Reserve Bank of India (RBI)

In paragraph 6.4.5 of the Report on Internet Banking released in the year 2001, Reserve Bank of India mandated a minimum security standard for using the Secure Socket Layer for server authentication and the use of client-side certificates. It further mentioned the use of 128-bit SSL encryption for communication between the browsers and server following encryption of sensitive data like passwords in transit within the enterprise itself.

Policy recommendations

While setting decryption mandates, it is important to understand that in order to truly achieve best-in-class security standards that encourage not only the entry of communications providers but also the growth of competing services,  the policy must conform to the test of ‘necessity and proportionality’. The United Nations Special Rapporteur for Freedom of Speech and Expression has urged state governments to not ban any comprehensive protections on encrypted services and to impose restrictions on a case-by-case basis. He has also urged them to resort to court orders for imposing specific limitations. India’s encryption policy must, however, go beyond merely setting decryption mandates. Rather, the policy must aim to:

  1. Update existing laws and regulations to deal with the proliferation of secured communication services.
  2. Upgrade the overall standard of security in cyberspace to enhance free speech and stimulate e-commerce.
  3. Encourage the growth of research and development in cybersecurity and cryptographic tools domestically.
  4. Identify and adopt international best practices in information security and data protection.
  5. Prescribe limits on lawful access to encrypted communication that is proportionate and effective.

The encryption policy that is drafted now is likely to set the market standards for the coming 25 years. In that time, it is hoped that the Indian market will have replaced foreign communication providers with those that are developed domestically. It will be essential to ensure that information belonging to Indian citizens is not compromised by foreign intelligence agencies and non-state actors. 

Conclusion

In the light of cybersecurity, privacy and national security, India is in a need for a well-established encryption/decryption framework in order to address the concerns of both information technology industry and law enforcement agencies.
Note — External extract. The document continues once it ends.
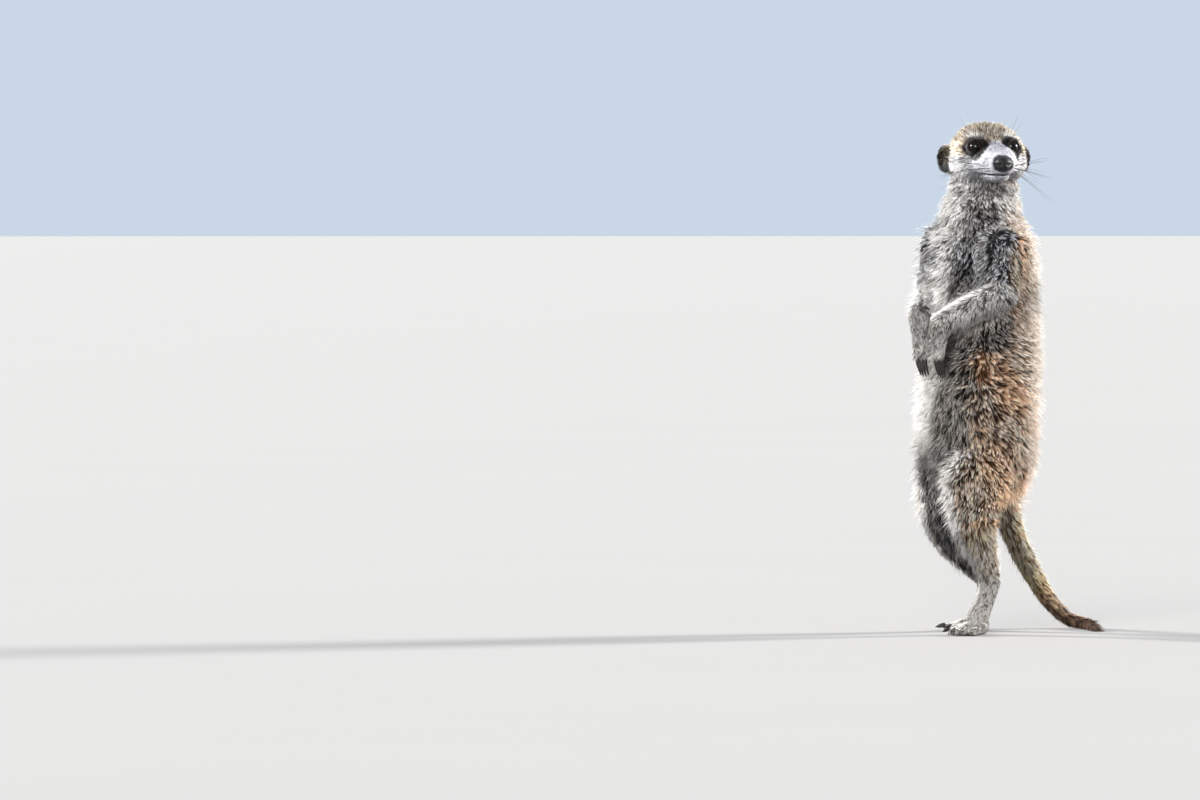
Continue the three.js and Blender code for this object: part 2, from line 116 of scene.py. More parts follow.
# ---------------------------------------------------------------- the head's frame
EYE_FORWARD, EYE_UP = 18.8, 3.0  # of the eyes from the head's centre
eye_mid = (centre("eye_left") + centre("eye_right")) / 2
eye_gap = centre("eye_left") - centre("eye_right")
HEAD_X = Vector((eye_gap.x, eye_gap.y, 0)).normalized()
HEAD_Y = Vector((HEAD_X.y, -HEAD_X.x, 0))
HEAD_AT = eye_mid - HEAD_Y * EYE_FORWARD * MM - Vector((0, 0, EYE_UP)) * MM
EYE_SIDE = eye_gap.length / 2 / MM
EYE_RADIUS = (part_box("eye_left")[1][2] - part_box("eye_left")[0][2]) / 2 / MM
HEAD_AXES = np.array([HEAD_X, HEAD_Y, (0, 0, 1)])


def to_head(points):
    """World metres to the head's frame in millimetres."""
    return (points - np.array(HEAD_AT)) @ HEAD_AXES.T / MM


def from_head(points):
    return np.asarray(points) * MM @ HEAD_AXES + np.array(HEAD_AT)


# ---------------------------------------------------------------- helpers on arrays of points
FAR = math.inf


def in_box(points, low, high):
    return ((points > low) & (points < high)).all(1)


def smoothstep(low, high, values):
    t = np.clip((values - low) / (high - low), 0, 1)
    return t * t * (3 - 2 * t)


def ripple(points, wavelength, seed, waves=7):
    """A smooth random field, about -1 to 1, of points in millimetres."""
    rng = np.random.default_rng(seed)
    ways = rng.normal(size=(waves, 3))
    ways *= rng.uniform(0.6, 1.5, (waves, 1)) / np.linalg.norm(ways, axis=1, keepdims=True)
    phases = rng.uniform(0, 2 * math.pi, waves)
    angles = points @ ways.T * (2 * math.pi / wavelength) + phases
    return np.sin(angles).sum(1) / math.sqrt(waves)


def unit(vectors):
    return vectors / np.maximum(np.linalg.norm(vectors, axis=-1, keepdims=True), 1e-12)


def tangent(vectors, normals):
    return vectors - normals * (vectors * normals).sum(1, keepdims=True)


def mixed(a, b, amount):
    return a * (1 - amount) + b * amount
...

The private sectors are required to constantly adapt and evolve in order to keep up with the technology. In this regard, their ability to combat cybersecurity threats and to protect their technological infrastructure against such threats depends mostly on the presence of a clear national framework or regulatory environment. It is also important that any regulation dealing with encryption should not require the private parties to make a choice between either weaker encryption or the burden of giving prior notice and decryption key escrow for stronger encryption. Such a requirement, especially for an Internet Service Provider may prove to be too onerous in the sense that it can create a disincentive for such private players to deploy robust encryption which will eventually contribute to India’s vulnerability to cyber-attacks. It is to be noted that the requirement of notice and deposit is usually the norm in other jurisdictions. Therefore, any regulations regarding encryption provided by the Government should be flexible and adaptive to constant innovations in encryption technology. Also, the Government must ensure that any encrypted communications or data should not pass through any third party or government’s agent who may derive benefits from such encrypted communications.